I have put the call out to Australia to my son's Cool Uncle. "Get Him a Bey Blade," I texted (but a bit more politely).

Cool Uncle is not yet 30. He will know what a Bey Blade is... he will know how important this is. As important as that Ben 10 watch and the Bakugan ball things gathering dust in my son's room. IMPORTANT.

Meantime the huge boxes of lego and six year old bike might ease the pain. Might...


I'd like it noted that:
1. My children don't actually get a lot of Christmas presents but I know that they do very, very well considering the plight of most of the world's kids. They too will know that one day.
3. I know as a blogger I should be handcrafting felt toys and sticking bits of fabric together to make him a dress-up Bey Blade outfit. The sense of failure weighs heavily.
4. I once said I'd only buy my children handcrafted wooden toys but that was a long, long time ago...

And you may well ask what the hell a Bey Blade is? Does it really matter?

Wednesday, December 8, 2010

Boy racer red...


There's a bit of an accidental theme on the blog in the last few weeks or so...  I'm not obsessed with red but obviously I do rather like it. It's a great improvement on the before which might look rather shabby and chic to some of you but actually just looked rather 'kicked around' shabby. Isn't shabby a rather silly word when you look at it too long?
I decided not to distress it. Putting it in the bedroom of a five year old boy is quite distressing enough...

Monday, December 6, 2010

Summer fun... and a winner...

I don't really need to say much more do I? While part of Australia is under water the Land of the Long White Cloud (or our end of it) is basking under endless sunny blue skies.
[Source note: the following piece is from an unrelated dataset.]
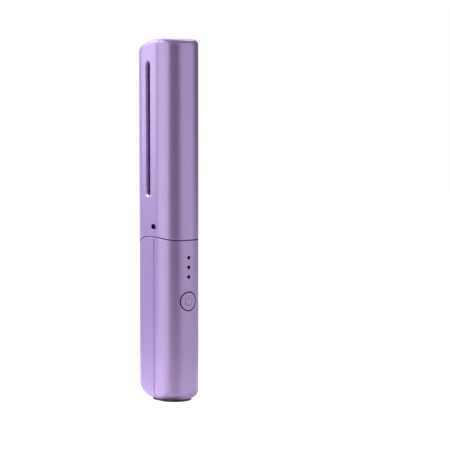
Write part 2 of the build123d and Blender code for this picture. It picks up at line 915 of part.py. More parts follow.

It's heaven for those of us with only a patch of grass (and two boys) to water and no herd of dairy cows to keep alive.  More to come the forecasters say and the likelihood drought will be declared again in the north.

Now down to business. With the help of my boys (the younger one helped by not actually helping) we have drawn a winner for the giveaway - thank you all who entered - the winner is....

Ange from Chair Up - I suspect she'd rather I send her a ticket back to Auckland... maybe next year!